La vita che scorre

Quando vaghi per una libreria, la prima cosa che ti colpisce di un libro è la copertina. La guardi per un po’, molto distrattamente, soffermandoti sul titolo e l’autore, cercando di studiare in superficie quello che poi, se sarà amore a prima vista, finirai per trovare tra quelle pagine che ti terranno compagnia per un po’ e, se il libro è bello, ti dispiacerà abbandonare.

E vi assicuro, abbandonare le pagine dell’ultimo libro di Emmanuelle de Villepin dispiace, e molto. Un libro avvincente, di quelli che ti prendono e non li lasci più finché non li hai finiti, che riescono a lasciarti qualcosa dopo averli letti.

La vita che scorre (Longanesi, 219 pp, euro 14,90) è un romanzo che traccia la vita di un uomo, Antoine, riuscendo nella straordinaria impresa di dare voce in maniera assolutamente nitida e reale ai sentimenti degli esclusi. Non solo, raccontando i drammi del suo protagonista, Emmanuelle de Villepin riesce a restituire al lettore non solo la violenza e la barbarie dei nazisti che radono al suolo Oradour-sur-Glane (la Marzabotto di Francia), ma anche la quotidiana violenza e barbarie di un mondo che non era e non è progettato a misura di persone con disabilità.

Di più, in maniera sorprendente riesce a delineare la frustrazione non solo dell’escluso, ma anche di chi gli sta intorno, di chi gli vuole bene e si accorge che quel mondo non è altro che una giungla di ostacoli, indifferenza e, soprattutto, ipocrisia perbenista. A cui Antoine (segnato non solo dal dramma infantile della perdita dei genitori, ma anche da quello adulto della morte della moglie) e sua figlia Elisa, sulla sedia a rotelle dalla nascita, oppongono una fierezza e una dignità che manda all’aria gli stereotipi radicati nella cultura dominante. E lo fanno cercando di condurre un’esistenza normale, benché quegli stereotipi fossilizzati in pregiudizi gli vengano sbattuti in faccia ogni giorno.

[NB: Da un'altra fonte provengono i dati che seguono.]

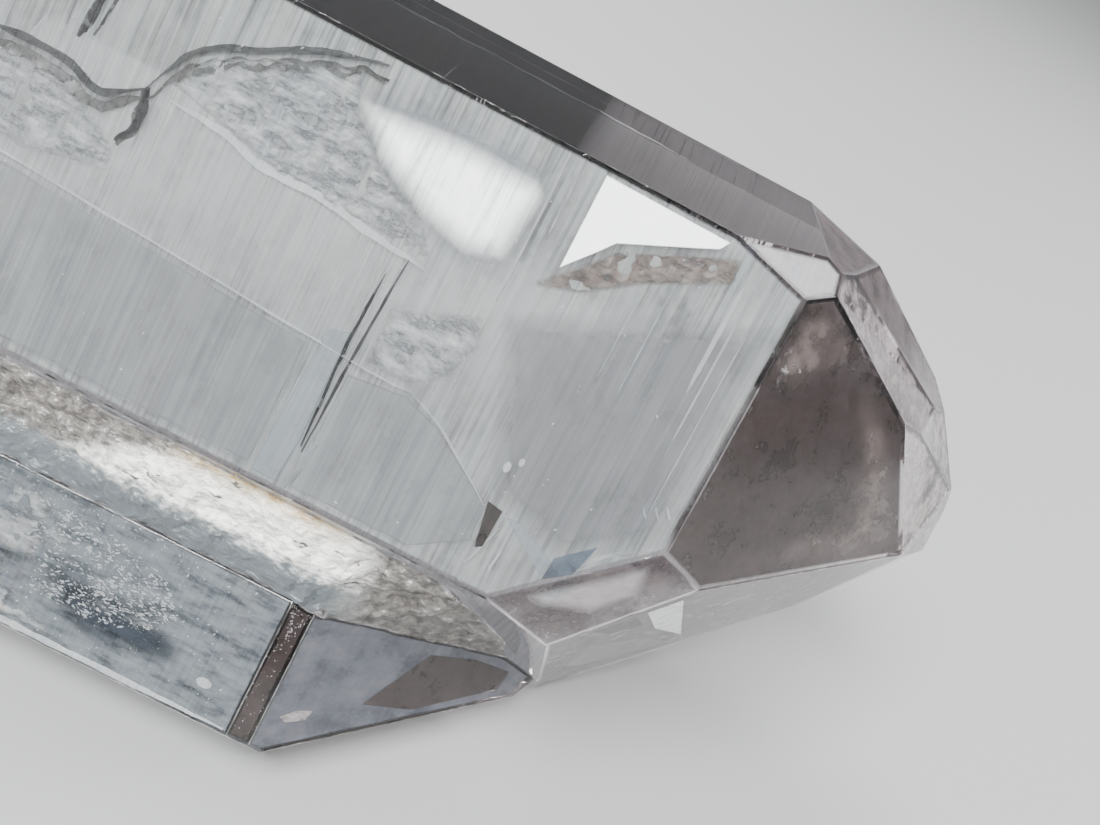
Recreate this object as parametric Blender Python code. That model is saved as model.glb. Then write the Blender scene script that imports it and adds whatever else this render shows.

Il libro si struttura attorno a tre date della biografia di Antoine, a ciascuna delle quali è associato un verso della poesia Automne malade di Guillaume Apollinaire (les feuilles qu’on foule, un train qui roule, la vie s’écoule), con l’ultimo che dà anche il titolo al romanzo. Durante il quale si alternano momenti toccanti, come il desiderio di Elisa di “passare una giornata da sola”, a colpi di scena straordinari sugli amori proibiti della scorbutica e simpatica Tante Manou, a cui non potrete non affezionarvi.

Un bel libro, che ti fa riflettere e che ci ricorda come la “verticalità” non sia solo una questione fisica, ma anche psicologica. E che per essere “verticali” non necessariamente c’è bisogno di reggersi sulle proprie gambe.